Participants
Susan Bowen (HPE), Jonas Arndt (HPE), Louis (LF), Alex Vul (Intel), Piotr Zedlewski (Inte), Bob Monkman (Intel),
Agenda
Notes
Release Management discussion
- Returned to the question of whether to have maintenance releases.
- Decisions relating to the frequency of releases and whether to have major and maintenance or a different strategy:
- How far back do we support?
- How to name/number the releases.
- Branching strategy.
- Snapshot releases.
- Supporting previous versions
- Proposal: Don’t create maintenance releases and backport them.
- For other projects that do maintenance releases, they are tied to one specific major release.
- How to name/number the releases
- Could use numbers, but make them 1.0 for a major release, 1.01 for small change, then the next big release becomes 2.0. (new feature or improvement or evolution)
- Could use code names for releases, such as “city” Then if there is a maintenance release it is described as “maintenance release for (name of) city release.”
- Could use the last two digits of the year and two digits for the month, so a release in January of 2021 would be called “21.01” A point release a month later would be called “21.01.1”
- Piotr Zedlewski also described
- the SPDK project strategy, which specifies LTS (Long Term Support) releases. Its numbering is “2.1.0 LTS release”. Once a year with a maintenance release. Links:
From Piotr Zedlewski (Intel) to Everyone: 09:22 AM
https://spdk.io/release/2020/06/01/20.01.2_20.04.1_release/SPDK
Storage Performance Development Kit
spdk.io
https://spdk.io/
- Branching Strategy
- The Git branching model: https://nvie.com/posts/a-successful-git-branching-model/, Includes Main branch, Dev Branch, Feature Branches. (see chart)
- Different branches, different streams by function (telemetry, eventing as examples). When one of the new branches becomes stable, it goes into the release train.

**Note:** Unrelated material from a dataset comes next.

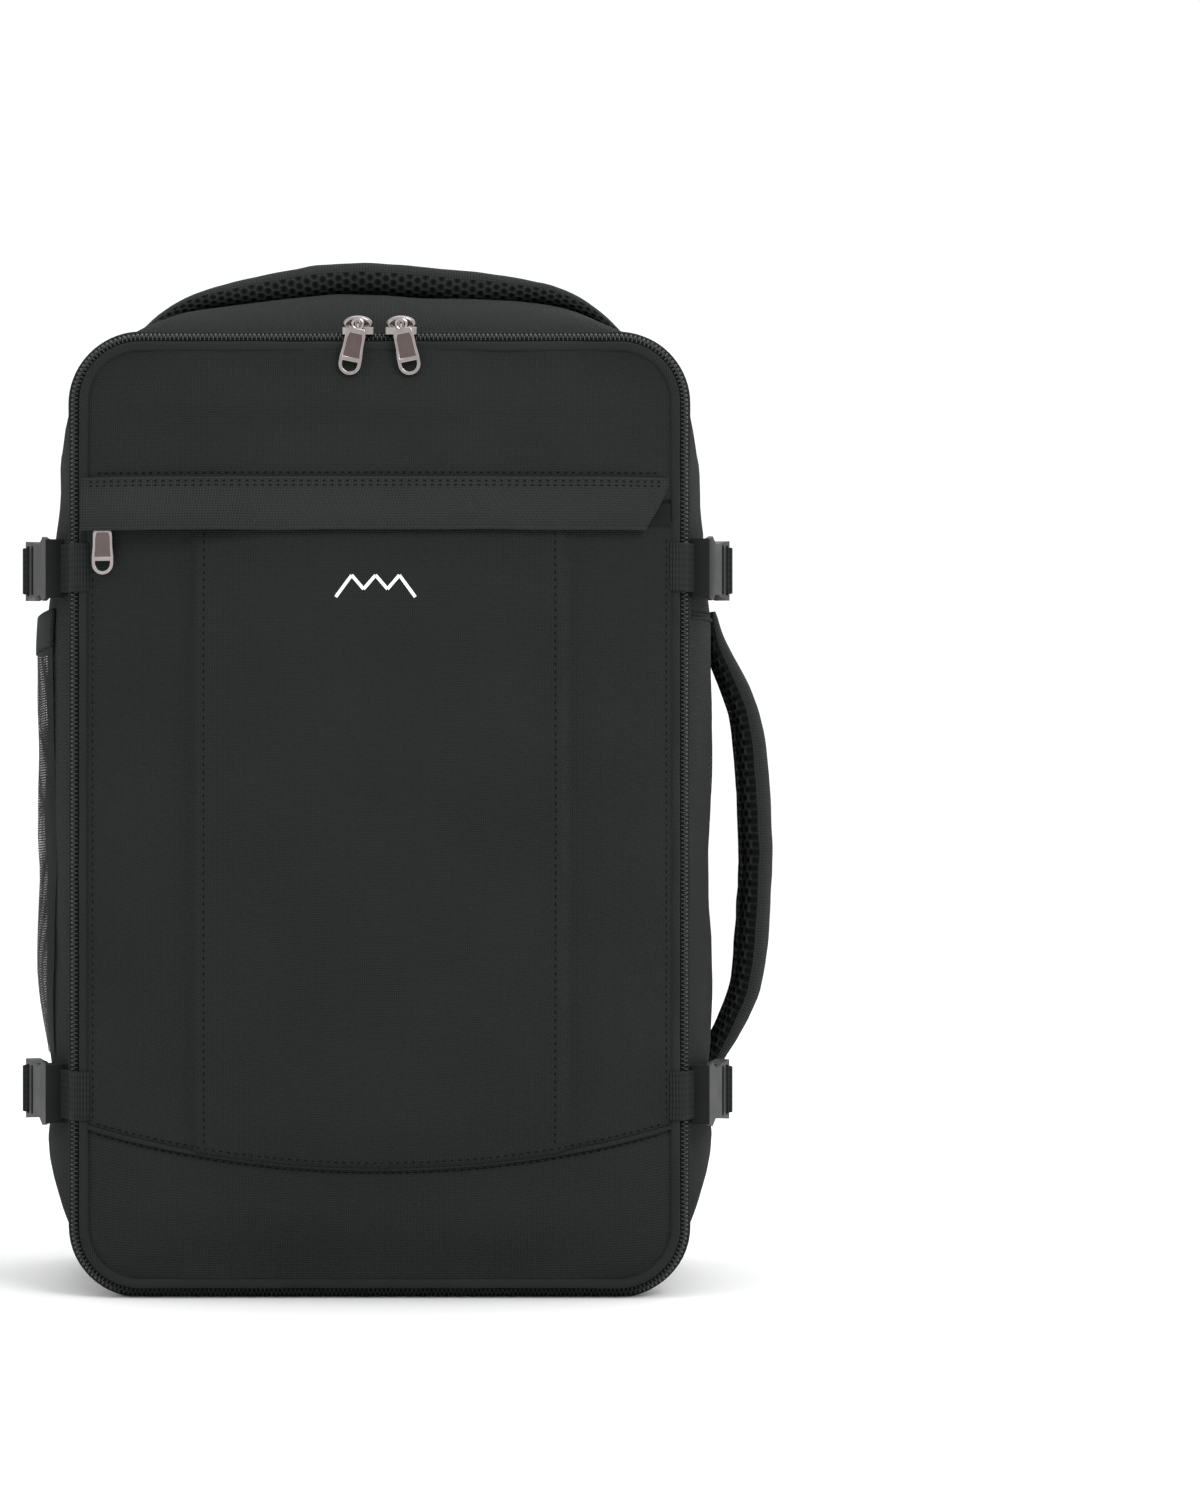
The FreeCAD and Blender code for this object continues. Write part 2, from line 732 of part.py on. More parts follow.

- The SPDK project has only the main and release branches. Concern there is developing the new and experimental and doing them directly in the release branch.
- Experimental work (new features/functions) should never break the existing release (main branch).
- Desire for ODIM to get to a loosely coupled Get to open stack model of self-certification (Alex) need to get to that. Rigorous (API tests passed – this will fall onto the dev team).
- Common core with supporting services ODIM relies on. Loosely coupled and pluggable is good – better off the project will be. Rafal and Alex want to talk about how to make it modular and loosely coupled for future expansion – they would have people dedicated to doing that work.
- You should be able to clone from main branch with confidence
- Snapshot releases
- When a new feature/function branch becomes stable, it goes into the release train.
- There is ongoing CI CD and no maintenance releases. Releases that are a snapshot.
9:40 am TOPIC: TSC PROPOSAL MEETING scheduling
- Tuesdays from Pacific 6 am to 7 am
- 21st and 28th
- Meet first week of 2021 (release Jan 31st!)
9:50 TOPIC: Move under umbrella
- CNCF - Sandbox project? (Would ODIM ever get out of that?)
- Martin, when discussion with CNCF it may never become a qualified project. They didn’t have resources to review sandbox projects and make ODIM a regular (qualified) project.
- Alex, we need to do the homework. If CNCF develops an alternative bare-metal toolkit.